▶ _Problem statement_:
Return every entry exactly.

[3D code data]
----------------

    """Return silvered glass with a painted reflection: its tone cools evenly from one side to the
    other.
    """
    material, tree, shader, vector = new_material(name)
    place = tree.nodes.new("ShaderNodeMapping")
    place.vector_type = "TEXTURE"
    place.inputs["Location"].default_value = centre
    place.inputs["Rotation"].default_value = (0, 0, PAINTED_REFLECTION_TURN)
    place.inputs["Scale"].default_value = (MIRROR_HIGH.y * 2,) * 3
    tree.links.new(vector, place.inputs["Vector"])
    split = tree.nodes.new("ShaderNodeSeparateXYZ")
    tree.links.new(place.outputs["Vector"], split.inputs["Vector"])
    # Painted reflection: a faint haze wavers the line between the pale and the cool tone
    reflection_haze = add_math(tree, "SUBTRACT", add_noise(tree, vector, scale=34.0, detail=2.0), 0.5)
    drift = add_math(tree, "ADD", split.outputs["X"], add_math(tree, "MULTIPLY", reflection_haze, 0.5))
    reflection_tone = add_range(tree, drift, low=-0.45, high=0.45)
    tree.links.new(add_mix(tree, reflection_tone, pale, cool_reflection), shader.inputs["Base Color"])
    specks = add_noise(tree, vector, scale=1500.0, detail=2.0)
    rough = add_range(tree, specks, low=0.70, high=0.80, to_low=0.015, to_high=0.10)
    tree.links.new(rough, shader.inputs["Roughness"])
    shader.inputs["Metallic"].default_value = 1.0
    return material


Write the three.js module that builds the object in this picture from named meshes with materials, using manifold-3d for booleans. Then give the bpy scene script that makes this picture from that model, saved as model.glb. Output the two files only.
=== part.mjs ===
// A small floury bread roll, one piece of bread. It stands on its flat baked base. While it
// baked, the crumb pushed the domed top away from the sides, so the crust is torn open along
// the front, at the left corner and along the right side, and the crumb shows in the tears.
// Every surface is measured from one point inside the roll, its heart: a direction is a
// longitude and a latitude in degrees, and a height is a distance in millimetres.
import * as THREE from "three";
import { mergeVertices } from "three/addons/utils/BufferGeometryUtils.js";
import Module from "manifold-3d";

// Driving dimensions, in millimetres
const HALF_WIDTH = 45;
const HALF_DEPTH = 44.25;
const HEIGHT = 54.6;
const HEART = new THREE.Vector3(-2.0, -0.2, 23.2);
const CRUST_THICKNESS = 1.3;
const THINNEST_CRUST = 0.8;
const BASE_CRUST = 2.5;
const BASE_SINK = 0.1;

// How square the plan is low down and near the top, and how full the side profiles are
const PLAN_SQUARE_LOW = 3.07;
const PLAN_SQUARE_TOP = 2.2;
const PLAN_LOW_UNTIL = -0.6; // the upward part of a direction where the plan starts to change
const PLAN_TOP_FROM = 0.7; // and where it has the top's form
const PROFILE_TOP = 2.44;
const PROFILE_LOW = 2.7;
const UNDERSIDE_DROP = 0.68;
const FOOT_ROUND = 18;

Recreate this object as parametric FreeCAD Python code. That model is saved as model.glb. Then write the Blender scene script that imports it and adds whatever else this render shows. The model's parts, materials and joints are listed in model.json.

----------------

▶ _Answer to this problem_:
    """Return silvered glass with a painted reflection: its tone cools evenly from one side to the
    other.
    """
    material, tree, shader, vector = new_material(name)
    place = tree.nodes.new("ShaderNodeMapping")
    place.vector_type = "TEXTURE"
    place.inputs["Location"].default_value = centre
    place.inputs["Rotation"].default_value = (0, 0, PAINTED_REFLECTION_TURN)
    place.inputs["Scale"].default_value = (MIRROR_HIGH.y * 2,) * 3
    tree.links.new(vector, place.inputs["Vector"])
    split = tree.nodes.new("ShaderNodeSeparateXYZ")
    tree.links.new(place.outputs["Vector"], split.inputs["Vector"])
    # Painted reflection: a faint haze wavers the line between the pale and the cool tone
    reflection_haze = add_math(tree, "SUBTRACT", add_noise(tree, vector, scale=34.0, detail=2.0), 0.5)
    drift = add_math(tree, "ADD", split.outputs["X"], add_math(tree, "MULTIPLY", reflection_haze, 0.5))
    reflection_tone = add_range(tree, drift, low=-0.45, high=0.45)
    tree.links.new(add_mix(tree, reflection_tone, pale, cool_reflection), shader.inputs["Base Color"])
    specks = add_noise(tree, vector, scale=1500.0, detail=2.0)
    rough = add_range(tree, specks, low=0.70, high=0.80, to_low=0.015, to_high=0.10)
    tree.links.new(rough, shader.inputs["Roughness"])
    shader.inputs["Metallic"].default_value = 1.0
    return material


Write the three.js module that builds the object in this picture from named meshes with materials, using manifold-3d for booleans. Then give the bpy scene script that makes this picture from that model, saved as model.glb. Output the two files only.
=== part.mjs ===
// A small floury bread roll, one piece of bread. It stands on its flat baked base. While it
// baked, the crumb pushed the domed top away from the sides, so the crust is torn open along
// the front, at the left corner and along the right side, and the crumb shows in the tears.
// Every surface is measured from one point inside the roll, its heart: a direction is a
// longitude and a latitude in degrees, and a height is a distance in millimetres.
import * as THREE from "three";
import { mergeVertices } from "three/addons/utils/BufferGeometryUtils.js";
import Module from "manifold-3d";

// Driving dimensions, in millimetres
const HALF_WIDTH = 45;
const HALF_DEPTH = 44.25;
const HEIGHT = 54.6;
const HEART = new THREE.Vector3(-2.0, -0.2, 23.2);
const CRUST_THICKNESS = 1.3;
const THINNEST_CRUST = 0.8;
const BASE_CRUST = 2.5;
const BASE_SINK = 0.1;

// How square the plan is low down and near the top, and how full the side profiles are
const PLAN_SQUARE_LOW = 3.07;
const PLAN_SQUARE_TOP = 2.2;
const PLAN_LOW_UNTIL = -0.6; // the upward part of a direction where the plan starts to change
const PLAN_TOP_FROM = 0.7; // and where it has the top's form
const PROFILE_TOP = 2.44;
const PROFILE_LOW = 2.7;
const UNDERSIDE_DROP = 0.68;
const FOOT_ROUND = 18;

Recreate this object as parametric FreeCAD Python code. That model is saved as model.glb. Then write the Blender scene script that imports it and adds whatever else this render shows. The model's parts, materials and joints are listed in model.json.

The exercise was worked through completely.